Dataset entries |
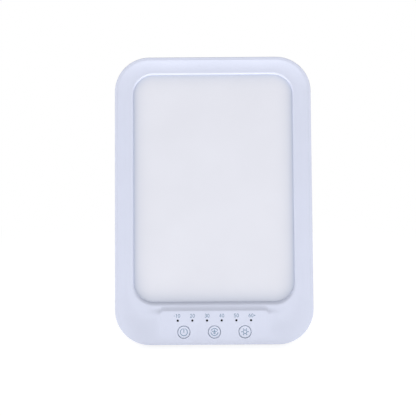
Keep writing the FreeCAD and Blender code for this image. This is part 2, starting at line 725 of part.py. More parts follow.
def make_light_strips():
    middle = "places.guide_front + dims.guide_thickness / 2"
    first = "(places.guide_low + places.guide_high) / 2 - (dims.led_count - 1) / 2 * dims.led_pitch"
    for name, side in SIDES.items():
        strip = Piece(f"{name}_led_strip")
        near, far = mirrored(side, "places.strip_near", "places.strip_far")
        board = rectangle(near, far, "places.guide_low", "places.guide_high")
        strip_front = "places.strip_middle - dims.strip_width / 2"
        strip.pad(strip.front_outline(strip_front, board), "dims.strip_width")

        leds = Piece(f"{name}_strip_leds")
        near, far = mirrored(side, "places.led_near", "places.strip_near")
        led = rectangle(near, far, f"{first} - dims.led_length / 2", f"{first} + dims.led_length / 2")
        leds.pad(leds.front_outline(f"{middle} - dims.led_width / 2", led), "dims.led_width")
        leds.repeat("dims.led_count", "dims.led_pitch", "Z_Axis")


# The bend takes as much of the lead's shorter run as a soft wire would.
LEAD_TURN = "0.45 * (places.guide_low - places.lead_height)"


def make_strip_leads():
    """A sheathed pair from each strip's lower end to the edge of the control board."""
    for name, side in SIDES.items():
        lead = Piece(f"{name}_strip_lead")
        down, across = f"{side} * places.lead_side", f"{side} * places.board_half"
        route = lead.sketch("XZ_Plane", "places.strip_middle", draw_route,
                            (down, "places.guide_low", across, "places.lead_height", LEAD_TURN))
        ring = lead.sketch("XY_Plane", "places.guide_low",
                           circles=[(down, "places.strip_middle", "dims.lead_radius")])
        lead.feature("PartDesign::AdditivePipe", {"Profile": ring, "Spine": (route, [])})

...

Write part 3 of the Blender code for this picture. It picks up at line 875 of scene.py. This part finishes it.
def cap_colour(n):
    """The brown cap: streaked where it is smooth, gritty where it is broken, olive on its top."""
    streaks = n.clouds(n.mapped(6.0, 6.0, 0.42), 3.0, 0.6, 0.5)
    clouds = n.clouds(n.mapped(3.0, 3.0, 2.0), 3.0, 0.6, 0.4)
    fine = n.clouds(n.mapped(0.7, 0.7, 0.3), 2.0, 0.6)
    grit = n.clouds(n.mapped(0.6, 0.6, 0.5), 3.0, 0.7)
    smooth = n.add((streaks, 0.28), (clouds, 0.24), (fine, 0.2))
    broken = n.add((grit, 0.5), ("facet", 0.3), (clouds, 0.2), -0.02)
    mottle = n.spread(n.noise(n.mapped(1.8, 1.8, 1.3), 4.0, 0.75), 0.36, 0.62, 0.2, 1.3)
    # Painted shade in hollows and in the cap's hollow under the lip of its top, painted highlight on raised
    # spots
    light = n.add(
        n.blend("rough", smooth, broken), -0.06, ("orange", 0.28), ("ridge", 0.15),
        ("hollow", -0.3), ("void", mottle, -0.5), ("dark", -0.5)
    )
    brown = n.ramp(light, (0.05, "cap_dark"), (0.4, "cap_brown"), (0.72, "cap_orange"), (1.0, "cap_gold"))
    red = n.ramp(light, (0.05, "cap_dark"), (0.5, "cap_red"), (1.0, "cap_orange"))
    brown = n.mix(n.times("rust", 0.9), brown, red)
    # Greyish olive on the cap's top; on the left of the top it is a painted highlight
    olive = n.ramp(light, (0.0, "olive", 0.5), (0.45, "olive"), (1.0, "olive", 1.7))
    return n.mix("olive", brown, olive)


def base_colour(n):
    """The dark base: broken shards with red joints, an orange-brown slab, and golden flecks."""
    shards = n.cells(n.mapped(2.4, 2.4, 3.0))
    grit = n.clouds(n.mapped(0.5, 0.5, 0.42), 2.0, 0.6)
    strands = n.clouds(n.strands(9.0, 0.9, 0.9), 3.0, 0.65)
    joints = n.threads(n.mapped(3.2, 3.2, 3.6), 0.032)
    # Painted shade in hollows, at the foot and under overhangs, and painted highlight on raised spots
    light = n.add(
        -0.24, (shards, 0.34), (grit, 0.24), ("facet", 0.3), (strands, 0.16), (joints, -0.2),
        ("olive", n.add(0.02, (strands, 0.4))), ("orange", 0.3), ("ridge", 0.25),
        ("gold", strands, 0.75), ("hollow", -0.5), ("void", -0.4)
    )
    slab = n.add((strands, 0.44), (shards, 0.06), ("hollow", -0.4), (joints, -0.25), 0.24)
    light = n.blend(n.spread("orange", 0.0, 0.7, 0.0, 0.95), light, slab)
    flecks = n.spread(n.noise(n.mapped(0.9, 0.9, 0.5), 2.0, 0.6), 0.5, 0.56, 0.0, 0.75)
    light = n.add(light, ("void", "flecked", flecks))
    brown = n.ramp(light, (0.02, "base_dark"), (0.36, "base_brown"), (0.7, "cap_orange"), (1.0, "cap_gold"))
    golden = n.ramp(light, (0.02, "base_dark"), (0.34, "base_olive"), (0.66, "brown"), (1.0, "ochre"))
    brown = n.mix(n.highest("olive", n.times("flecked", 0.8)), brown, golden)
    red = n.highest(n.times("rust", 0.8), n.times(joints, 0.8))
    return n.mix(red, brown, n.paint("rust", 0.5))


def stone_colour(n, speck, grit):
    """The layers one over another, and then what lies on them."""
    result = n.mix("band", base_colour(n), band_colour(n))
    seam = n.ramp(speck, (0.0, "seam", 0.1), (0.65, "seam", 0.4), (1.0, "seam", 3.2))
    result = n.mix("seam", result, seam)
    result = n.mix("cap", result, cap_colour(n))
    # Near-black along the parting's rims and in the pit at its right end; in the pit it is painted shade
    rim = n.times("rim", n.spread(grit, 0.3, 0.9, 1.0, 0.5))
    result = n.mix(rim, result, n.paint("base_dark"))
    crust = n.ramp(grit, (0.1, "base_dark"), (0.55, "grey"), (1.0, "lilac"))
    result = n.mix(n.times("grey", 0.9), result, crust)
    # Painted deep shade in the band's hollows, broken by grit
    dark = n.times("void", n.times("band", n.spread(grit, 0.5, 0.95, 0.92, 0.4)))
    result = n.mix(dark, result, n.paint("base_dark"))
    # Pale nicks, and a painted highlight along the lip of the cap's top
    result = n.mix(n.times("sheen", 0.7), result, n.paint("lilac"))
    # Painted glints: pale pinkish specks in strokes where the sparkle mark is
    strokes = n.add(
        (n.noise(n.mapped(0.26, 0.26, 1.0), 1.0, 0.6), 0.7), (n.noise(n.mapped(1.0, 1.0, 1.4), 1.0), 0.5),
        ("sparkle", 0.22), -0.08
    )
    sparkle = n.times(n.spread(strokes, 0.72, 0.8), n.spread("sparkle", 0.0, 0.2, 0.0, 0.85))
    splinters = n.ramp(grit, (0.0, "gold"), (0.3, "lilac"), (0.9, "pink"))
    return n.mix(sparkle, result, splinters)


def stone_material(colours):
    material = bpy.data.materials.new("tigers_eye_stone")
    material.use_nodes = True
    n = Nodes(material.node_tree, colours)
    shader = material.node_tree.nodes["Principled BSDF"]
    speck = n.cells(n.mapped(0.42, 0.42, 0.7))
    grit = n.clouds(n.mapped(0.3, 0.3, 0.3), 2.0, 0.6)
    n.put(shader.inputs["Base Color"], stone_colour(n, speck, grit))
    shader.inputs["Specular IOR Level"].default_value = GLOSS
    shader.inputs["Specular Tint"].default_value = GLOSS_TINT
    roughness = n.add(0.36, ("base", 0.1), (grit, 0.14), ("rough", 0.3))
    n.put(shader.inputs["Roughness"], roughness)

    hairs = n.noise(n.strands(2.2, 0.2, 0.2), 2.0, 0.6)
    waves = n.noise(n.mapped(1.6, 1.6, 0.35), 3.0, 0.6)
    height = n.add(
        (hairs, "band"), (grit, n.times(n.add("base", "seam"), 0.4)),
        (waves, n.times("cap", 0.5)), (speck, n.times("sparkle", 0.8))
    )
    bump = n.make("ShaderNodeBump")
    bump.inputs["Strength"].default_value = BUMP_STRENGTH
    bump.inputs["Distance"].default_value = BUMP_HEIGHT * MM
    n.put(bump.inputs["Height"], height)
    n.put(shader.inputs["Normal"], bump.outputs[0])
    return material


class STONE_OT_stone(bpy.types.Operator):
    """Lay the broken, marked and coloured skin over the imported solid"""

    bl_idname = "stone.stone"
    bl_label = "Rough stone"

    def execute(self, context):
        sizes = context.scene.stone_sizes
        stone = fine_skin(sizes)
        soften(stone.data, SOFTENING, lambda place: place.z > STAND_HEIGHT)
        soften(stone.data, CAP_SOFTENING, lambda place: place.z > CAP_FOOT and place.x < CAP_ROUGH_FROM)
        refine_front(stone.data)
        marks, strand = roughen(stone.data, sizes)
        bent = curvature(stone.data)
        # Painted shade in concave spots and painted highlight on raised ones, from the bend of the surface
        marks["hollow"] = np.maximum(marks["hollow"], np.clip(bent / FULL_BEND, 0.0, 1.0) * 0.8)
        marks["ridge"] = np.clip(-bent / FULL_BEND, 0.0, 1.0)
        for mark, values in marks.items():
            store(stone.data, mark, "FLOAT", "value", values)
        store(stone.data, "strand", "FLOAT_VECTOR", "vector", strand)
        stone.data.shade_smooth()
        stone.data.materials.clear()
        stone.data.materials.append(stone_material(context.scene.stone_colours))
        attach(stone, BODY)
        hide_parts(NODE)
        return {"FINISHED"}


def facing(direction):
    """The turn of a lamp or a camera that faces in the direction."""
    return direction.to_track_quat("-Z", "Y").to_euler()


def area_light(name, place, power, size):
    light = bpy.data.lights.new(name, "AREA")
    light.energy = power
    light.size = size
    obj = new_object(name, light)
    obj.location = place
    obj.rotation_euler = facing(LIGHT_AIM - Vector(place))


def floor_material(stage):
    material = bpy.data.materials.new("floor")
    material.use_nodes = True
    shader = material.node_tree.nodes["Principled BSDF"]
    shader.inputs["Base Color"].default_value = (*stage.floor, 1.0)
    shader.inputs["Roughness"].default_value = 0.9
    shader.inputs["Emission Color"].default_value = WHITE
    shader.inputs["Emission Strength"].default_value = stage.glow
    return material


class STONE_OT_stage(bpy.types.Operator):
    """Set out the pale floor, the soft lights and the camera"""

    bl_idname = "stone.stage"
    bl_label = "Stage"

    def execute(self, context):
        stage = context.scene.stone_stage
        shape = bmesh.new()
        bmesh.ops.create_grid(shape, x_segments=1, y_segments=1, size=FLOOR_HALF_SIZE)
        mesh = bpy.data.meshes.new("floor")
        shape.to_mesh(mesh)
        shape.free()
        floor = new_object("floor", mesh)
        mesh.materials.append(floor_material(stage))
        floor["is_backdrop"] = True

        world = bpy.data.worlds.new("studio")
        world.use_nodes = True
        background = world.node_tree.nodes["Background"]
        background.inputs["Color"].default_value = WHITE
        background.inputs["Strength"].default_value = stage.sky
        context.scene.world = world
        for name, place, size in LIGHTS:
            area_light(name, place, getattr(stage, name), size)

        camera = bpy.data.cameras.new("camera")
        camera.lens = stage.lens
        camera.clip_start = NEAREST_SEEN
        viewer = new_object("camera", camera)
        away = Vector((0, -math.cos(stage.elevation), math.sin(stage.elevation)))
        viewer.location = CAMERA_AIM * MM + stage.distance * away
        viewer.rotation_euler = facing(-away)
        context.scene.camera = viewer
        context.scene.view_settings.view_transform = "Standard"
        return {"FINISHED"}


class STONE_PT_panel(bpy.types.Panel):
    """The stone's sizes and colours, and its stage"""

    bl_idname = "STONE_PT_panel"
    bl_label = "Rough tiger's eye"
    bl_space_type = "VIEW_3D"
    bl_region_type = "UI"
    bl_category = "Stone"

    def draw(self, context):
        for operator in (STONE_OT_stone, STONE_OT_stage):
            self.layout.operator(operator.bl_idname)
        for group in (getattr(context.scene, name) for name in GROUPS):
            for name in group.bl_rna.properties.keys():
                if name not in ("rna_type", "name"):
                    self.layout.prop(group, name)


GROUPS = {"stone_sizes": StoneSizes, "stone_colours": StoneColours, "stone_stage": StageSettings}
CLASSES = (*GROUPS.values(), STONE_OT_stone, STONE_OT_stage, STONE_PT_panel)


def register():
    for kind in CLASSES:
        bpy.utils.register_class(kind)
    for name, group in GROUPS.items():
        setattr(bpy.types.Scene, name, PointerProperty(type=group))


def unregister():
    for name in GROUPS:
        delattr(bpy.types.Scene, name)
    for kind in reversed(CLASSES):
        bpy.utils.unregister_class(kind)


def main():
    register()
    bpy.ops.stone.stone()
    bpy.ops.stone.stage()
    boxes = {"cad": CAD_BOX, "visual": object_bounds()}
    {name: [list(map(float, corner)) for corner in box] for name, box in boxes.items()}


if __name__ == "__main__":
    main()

Problem | Find and copy each line above that includes the string "code".

Output of the task |
Keep writing the FreeCAD and Blender code for this image. This is part 2, starting at line 725 of part.py. More parts follow.
Write part 3 of the Blender code for this picture. It picks up at line 875 of scene.py. This part finishes it.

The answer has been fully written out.